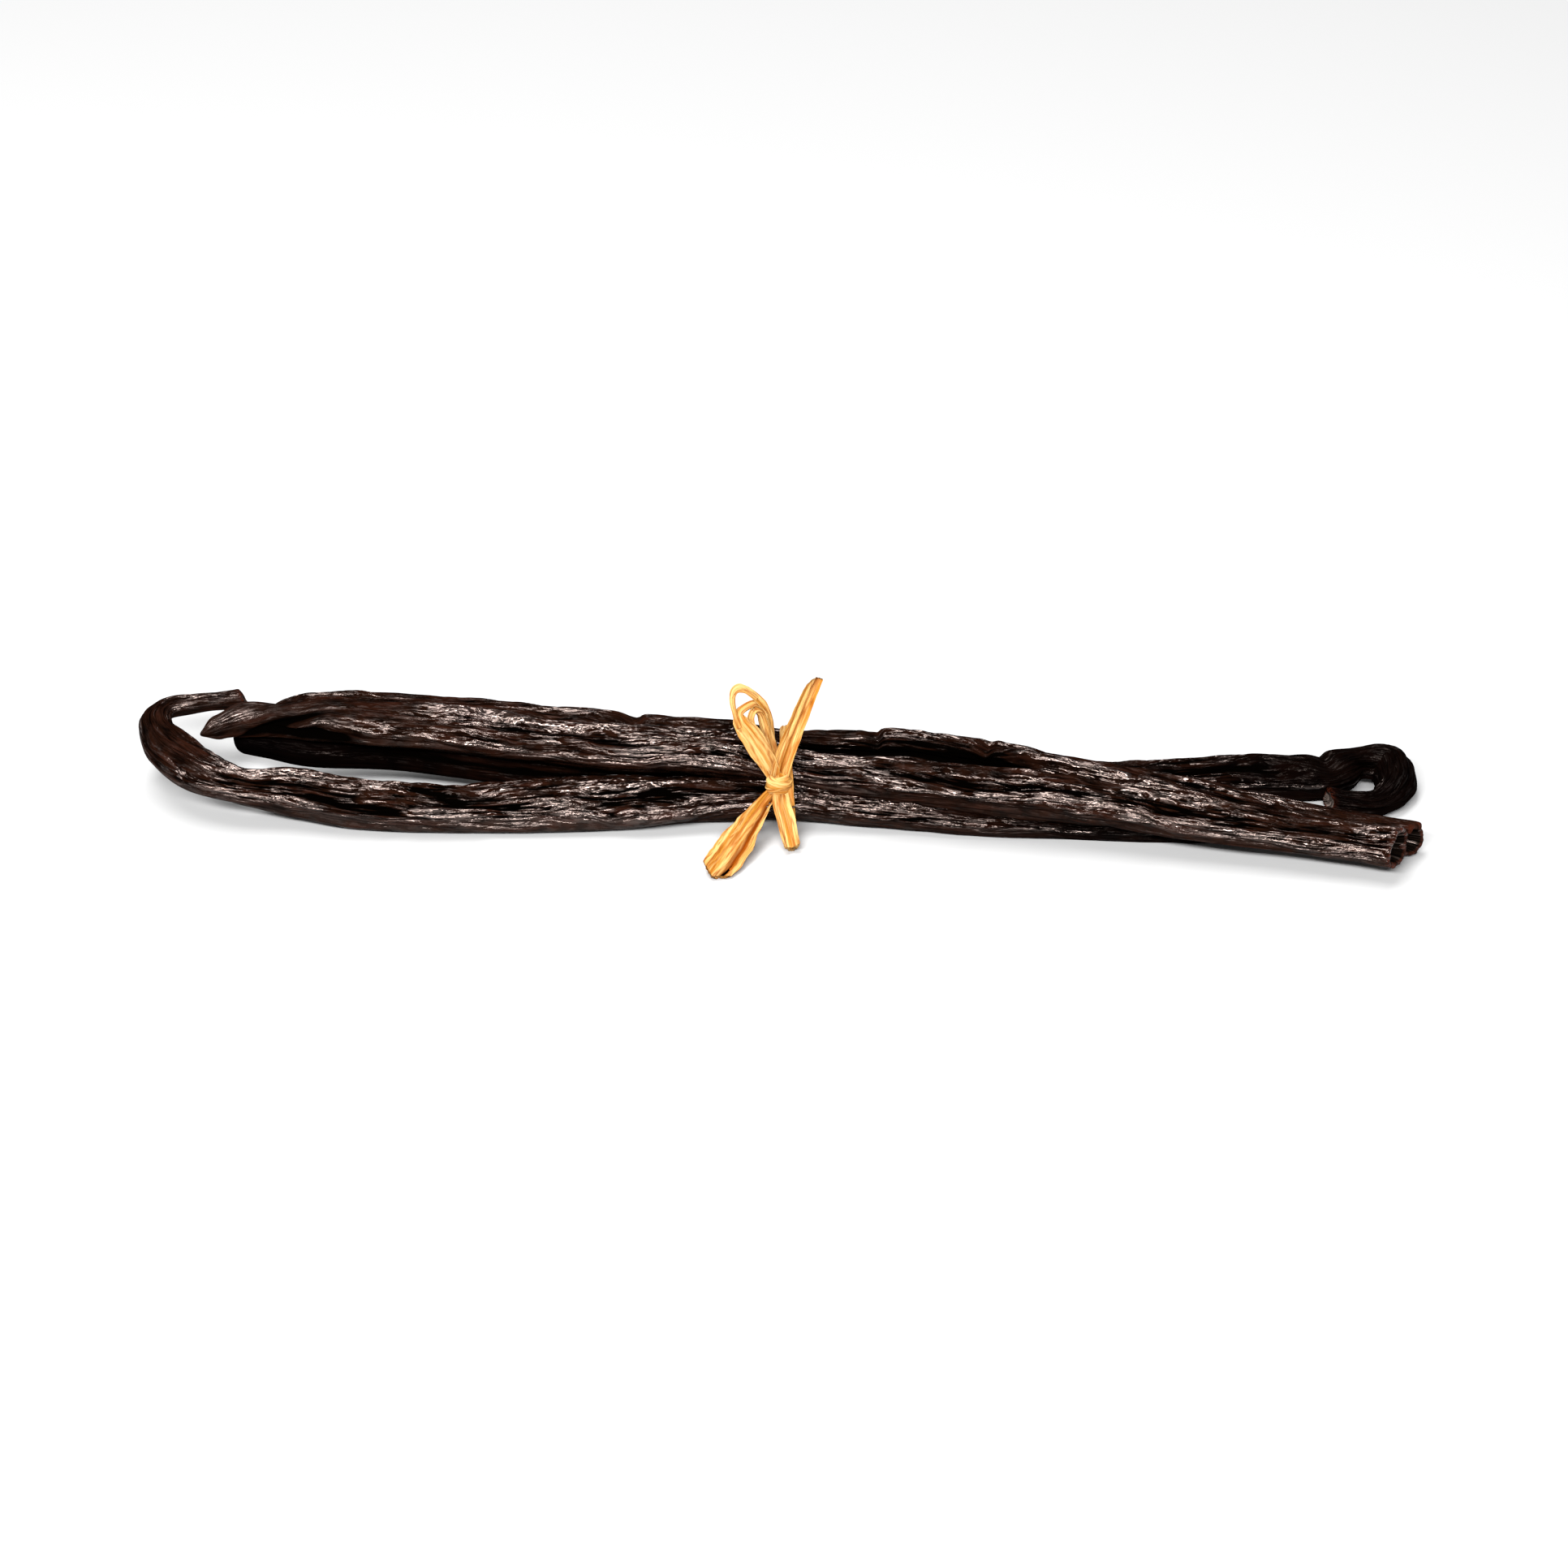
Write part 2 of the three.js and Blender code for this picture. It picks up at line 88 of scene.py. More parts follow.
* * *
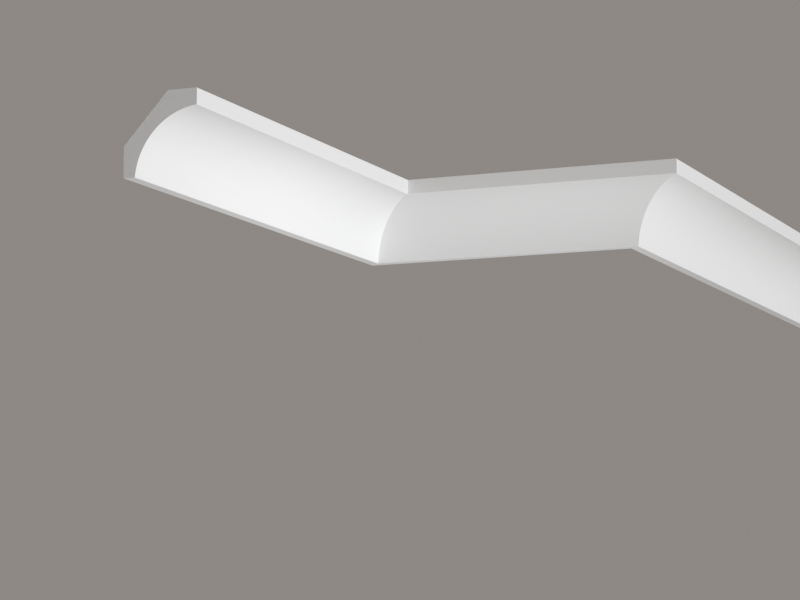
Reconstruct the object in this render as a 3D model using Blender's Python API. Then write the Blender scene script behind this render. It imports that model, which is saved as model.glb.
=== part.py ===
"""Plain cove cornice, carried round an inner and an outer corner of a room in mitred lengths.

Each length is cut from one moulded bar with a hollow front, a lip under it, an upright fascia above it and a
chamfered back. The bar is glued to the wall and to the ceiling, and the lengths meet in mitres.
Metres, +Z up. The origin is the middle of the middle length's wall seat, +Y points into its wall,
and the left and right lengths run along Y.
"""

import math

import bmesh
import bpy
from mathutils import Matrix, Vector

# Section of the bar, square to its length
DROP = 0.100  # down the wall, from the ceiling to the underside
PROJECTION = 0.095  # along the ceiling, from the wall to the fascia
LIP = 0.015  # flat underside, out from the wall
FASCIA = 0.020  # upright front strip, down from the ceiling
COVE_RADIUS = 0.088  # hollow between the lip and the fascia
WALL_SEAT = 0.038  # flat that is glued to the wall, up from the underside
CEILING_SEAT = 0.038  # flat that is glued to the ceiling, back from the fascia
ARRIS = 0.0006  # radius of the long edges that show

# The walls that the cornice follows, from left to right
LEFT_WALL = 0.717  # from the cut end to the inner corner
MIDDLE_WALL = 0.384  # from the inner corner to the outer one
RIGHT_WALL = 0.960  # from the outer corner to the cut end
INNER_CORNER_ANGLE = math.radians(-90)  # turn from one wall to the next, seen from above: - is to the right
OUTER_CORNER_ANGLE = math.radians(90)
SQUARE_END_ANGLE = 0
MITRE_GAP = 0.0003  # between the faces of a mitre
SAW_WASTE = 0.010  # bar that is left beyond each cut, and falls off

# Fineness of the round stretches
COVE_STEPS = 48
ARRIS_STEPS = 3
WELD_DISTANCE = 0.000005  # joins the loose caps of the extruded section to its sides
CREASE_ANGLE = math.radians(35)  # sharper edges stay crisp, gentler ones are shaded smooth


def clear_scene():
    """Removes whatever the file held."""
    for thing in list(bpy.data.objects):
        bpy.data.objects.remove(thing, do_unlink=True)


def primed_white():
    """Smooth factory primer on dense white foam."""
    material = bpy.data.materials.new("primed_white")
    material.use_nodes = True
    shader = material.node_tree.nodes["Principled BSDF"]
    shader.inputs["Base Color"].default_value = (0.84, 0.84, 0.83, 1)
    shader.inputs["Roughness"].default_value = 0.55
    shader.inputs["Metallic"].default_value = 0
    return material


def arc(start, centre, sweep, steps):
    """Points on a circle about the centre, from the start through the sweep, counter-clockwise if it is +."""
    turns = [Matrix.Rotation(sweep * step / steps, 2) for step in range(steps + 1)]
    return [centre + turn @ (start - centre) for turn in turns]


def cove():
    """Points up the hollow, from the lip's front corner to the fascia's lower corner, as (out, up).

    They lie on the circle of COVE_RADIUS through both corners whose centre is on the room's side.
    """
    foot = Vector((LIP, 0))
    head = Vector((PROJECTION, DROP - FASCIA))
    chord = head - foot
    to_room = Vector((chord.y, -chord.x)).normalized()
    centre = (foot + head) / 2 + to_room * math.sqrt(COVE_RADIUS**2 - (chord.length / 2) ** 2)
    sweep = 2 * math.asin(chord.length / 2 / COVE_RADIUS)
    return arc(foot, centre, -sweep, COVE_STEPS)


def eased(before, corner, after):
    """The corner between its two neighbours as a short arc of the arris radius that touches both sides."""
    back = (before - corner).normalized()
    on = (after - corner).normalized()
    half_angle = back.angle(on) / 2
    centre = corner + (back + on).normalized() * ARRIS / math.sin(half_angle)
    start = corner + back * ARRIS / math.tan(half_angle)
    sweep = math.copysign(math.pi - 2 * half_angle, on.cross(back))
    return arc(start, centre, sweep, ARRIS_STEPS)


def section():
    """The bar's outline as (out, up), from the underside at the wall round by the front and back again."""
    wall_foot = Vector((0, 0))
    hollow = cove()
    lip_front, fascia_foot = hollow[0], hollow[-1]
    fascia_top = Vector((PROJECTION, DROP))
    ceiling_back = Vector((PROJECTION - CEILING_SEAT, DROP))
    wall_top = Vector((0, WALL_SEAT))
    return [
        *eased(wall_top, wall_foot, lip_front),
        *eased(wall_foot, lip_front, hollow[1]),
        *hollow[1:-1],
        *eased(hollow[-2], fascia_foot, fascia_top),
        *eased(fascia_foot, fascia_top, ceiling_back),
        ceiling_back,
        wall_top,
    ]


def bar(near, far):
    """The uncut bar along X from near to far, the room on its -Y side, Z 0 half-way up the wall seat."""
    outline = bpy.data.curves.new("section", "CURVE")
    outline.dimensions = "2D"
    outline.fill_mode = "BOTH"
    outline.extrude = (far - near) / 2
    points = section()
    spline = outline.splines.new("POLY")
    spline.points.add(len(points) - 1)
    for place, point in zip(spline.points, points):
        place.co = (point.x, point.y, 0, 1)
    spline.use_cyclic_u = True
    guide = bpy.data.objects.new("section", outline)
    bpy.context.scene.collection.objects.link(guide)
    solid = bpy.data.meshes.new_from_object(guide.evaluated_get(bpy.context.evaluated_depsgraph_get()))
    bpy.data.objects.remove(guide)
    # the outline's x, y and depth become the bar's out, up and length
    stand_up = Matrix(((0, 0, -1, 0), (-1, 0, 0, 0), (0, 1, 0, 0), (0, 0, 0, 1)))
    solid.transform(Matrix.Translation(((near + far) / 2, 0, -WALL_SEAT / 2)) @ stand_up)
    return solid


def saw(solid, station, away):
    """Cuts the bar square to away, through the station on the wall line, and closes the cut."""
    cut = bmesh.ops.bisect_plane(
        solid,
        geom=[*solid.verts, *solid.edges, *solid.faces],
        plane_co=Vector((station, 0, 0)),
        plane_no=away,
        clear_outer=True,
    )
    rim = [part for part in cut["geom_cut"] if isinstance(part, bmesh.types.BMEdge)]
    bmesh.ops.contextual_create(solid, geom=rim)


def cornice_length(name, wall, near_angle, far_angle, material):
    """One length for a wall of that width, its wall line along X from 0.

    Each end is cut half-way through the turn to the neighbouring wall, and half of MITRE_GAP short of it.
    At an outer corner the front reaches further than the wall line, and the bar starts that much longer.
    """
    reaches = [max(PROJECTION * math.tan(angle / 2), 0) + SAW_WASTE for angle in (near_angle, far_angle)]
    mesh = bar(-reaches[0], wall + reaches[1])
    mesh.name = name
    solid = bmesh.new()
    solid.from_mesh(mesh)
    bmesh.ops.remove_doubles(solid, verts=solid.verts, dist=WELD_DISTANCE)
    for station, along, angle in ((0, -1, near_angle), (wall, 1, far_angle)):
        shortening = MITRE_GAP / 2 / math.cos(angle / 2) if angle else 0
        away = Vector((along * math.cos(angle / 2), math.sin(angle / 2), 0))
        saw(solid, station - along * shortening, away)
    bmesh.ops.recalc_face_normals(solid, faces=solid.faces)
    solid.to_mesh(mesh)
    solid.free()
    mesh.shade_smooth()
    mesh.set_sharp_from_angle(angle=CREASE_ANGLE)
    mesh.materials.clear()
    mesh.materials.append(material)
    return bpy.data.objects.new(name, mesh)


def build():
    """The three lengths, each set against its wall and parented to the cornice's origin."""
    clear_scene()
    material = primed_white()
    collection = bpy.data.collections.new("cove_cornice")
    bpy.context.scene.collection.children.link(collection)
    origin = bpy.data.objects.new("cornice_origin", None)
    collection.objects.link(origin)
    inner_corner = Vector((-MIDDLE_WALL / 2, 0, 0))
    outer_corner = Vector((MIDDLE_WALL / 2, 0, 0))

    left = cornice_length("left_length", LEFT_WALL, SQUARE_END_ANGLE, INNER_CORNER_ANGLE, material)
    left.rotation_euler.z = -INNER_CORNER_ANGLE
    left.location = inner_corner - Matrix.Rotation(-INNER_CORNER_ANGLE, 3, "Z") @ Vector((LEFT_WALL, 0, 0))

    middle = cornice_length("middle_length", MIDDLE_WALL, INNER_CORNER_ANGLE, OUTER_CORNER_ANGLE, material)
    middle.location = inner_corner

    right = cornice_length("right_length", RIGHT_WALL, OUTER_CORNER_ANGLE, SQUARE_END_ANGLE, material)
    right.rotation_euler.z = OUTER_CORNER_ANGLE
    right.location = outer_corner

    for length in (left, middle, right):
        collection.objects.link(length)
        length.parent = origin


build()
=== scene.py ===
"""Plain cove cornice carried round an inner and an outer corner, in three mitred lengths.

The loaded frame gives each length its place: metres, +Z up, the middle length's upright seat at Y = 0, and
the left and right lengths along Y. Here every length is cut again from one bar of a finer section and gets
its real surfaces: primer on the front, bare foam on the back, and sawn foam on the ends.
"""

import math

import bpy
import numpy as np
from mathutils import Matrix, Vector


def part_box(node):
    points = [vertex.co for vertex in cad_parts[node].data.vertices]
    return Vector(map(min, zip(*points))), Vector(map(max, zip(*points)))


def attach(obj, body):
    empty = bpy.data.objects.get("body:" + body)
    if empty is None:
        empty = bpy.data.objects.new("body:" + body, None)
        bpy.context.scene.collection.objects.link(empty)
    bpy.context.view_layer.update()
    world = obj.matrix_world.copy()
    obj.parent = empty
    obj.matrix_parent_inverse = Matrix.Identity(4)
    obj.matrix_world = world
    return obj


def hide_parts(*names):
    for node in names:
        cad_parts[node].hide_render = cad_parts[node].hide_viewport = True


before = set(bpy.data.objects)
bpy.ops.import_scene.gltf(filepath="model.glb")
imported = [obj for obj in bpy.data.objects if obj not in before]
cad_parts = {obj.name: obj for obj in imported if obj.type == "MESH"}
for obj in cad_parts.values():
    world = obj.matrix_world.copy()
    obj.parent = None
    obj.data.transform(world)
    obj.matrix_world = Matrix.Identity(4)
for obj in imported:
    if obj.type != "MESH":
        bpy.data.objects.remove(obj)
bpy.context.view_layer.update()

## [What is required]
Within the listing above, locate the line containing "for length in" and the line containing "if empty is". Reproduce those two lines and all lines between them exactly, with nothing added.

## [Finished task]
    for length in (left, middle, right):
        collection.objects.link(length)
        length.parent = origin


build()
=== scene.py ===
"""Plain cove cornice carried round an inner and an outer corner, in three mitred lengths.

The loaded frame gives each length its place: metres, +Z up, the middle length's upright seat at Y = 0, and
the left and right lengths along Y. Here every length is cut again from one bar of a finer section and gets
its real surfaces: primer on the front, bare foam on the back, and sawn foam on the ends.
"""

import math

import bpy
import numpy as np
from mathutils import Matrix, Vector


def part_box(node):
    points = [vertex.co for vertex in cad_parts[node].data.vertices]
    return Vector(map(min, zip(*points))), Vector(map(max, zip(*points)))


def attach(obj, body):
    empty = bpy.data.objects.get("body:" + body)
    if empty is None:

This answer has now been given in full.